The organisation of working time in days over the year is only possible for managerial employees who are considered to be autonomous, and employees whose working time cannot be determined in advance. The annual number of days to be worked is defined by collective bargaining agreement or in the absence of such an agreement by consultation with employee representatives, within the maximum limit of 218 days per year. However, the new law provides that the number of days worked may exceed 218 per year if the employee volunteers to work additional days. Any such additional days worked will be paid with a minimum premium of 10% of the employee's basic salary. The absolute maximum number of days that can be worked in total will either be defined by the applicable collective bargaining agreement, or will be limited to 235 days where no collective bargaining provisions are stipulated. In theory, the collective bargaining agreement could apply a higher limit, up to 282 days per year.

Effect on Employers

Employee relations and union representation
While the presumption will continue to apply for a temporary period, it is a major issue in that the next elections on a company level will define the representation held by each union.

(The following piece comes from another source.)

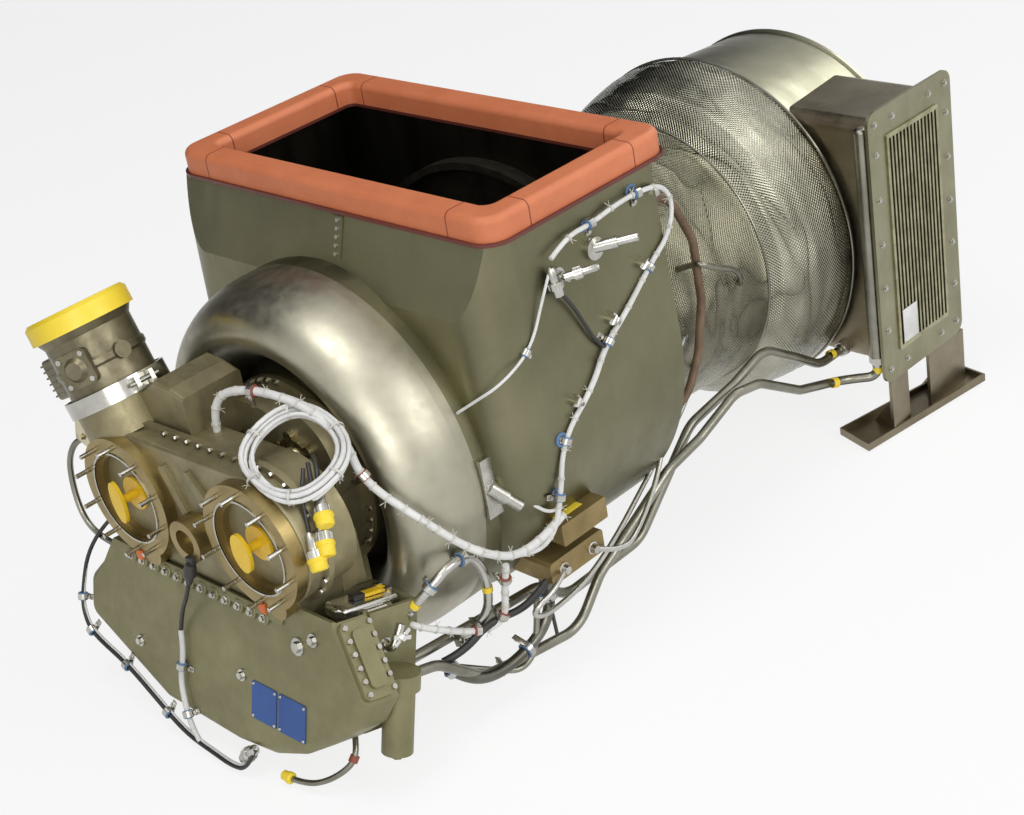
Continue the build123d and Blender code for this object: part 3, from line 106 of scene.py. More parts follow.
def add(tree, kind, inputs=None, **settings):
    """Add one shader node; each input takes a value or follows another node's socket."""
    made = tree.nodes.new(kind)
    for key, value in settings.items():
        setattr(made, key, value)
    for key, value in (inputs or {}).items():
        if isinstance(value, bpy.types.NodeSocket):
            tree.links.new(value, made.inputs[key])
        else:
            made.inputs[key].default_value = value
    return made


def maths(tree, operation, *numbers):
    """One sum on numbers or sockets, whose result is a socket."""
    return add(tree, "ShaderNodeMath", dict(enumerate(numbers)), operation=operation).outputs[0]


def seen_rays(tree):
    """1 for camera, mirrored and see-through rays, 0 for the light that falls on things."""
    path = add(tree, "ShaderNodeLightPath").outputs
    first = maths(tree, "MAXIMUM", path["Is Camera Ray"], path["Is Glossy Ray"])
    return maths(tree, "MAXIMUM", first, path["Is Transmission Ray"])


def stage_sheet(name, shape, material):
    """A sheet of the studio, which isn't part of the object."""
    data = bpy.data.meshes.new(name)
    shape.to_mesh(data)
    shape.free()
    data.materials.append(material)
    return placed(name, data)


paper = bpy.data.materials.new("studio_paper")
paper.use_nodes = True
tree = paper.node_tree
plain = tree.nodes["Principled BSDF"]
plain.inputs["Base Color"].default_value = (0.86, 0.86, 0.85, 1)
plain.inputs["Roughness"].default_value = 0.9
glow = add(tree, "ShaderNodeEmission", WHITE)
share = maths(tree, "MULTIPLY", seen_rays(tree), GLOW_SHARE)
blend = add(tree, "ShaderNodeMixShader", {"Fac": share, 1: plain.outputs[0], 2: glow.outputs[0]})
tree.links.new(blend.outputs[0], tree.nodes["Material Output"].inputs["Surface"])

floor_mesh = bmesh.new()
bmesh.ops.create_grid(floor_mesh, x_segments=2, y_segments=2, size=FLOOR_HALF)
bmesh.ops.translate(floor_mesh, verts=floor_mesh.verts, vec=(0, 0, FLOOR_Z))
studio_floor = stage_sheet("studio_floor", floor_mesh, paper)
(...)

The aim of this law is to reinforce the implication of trade unions in small businesses in France, following the lead of other European countries.

Working time
The modification to the overtime quota will effectively remove the main blocking points on employees working a considerably higher number of hours, provided that companies are willing to pay the premium required.

With respect to employees whose working time is calculated in days over the year, they will no longer be limited by such stringent conditions, and will be in a position to volunteer to waive their right to certain days off in lieu. Employers will again be able to benefit from employees who are willing to work more time, bearing in mind the additional compensation that will be required.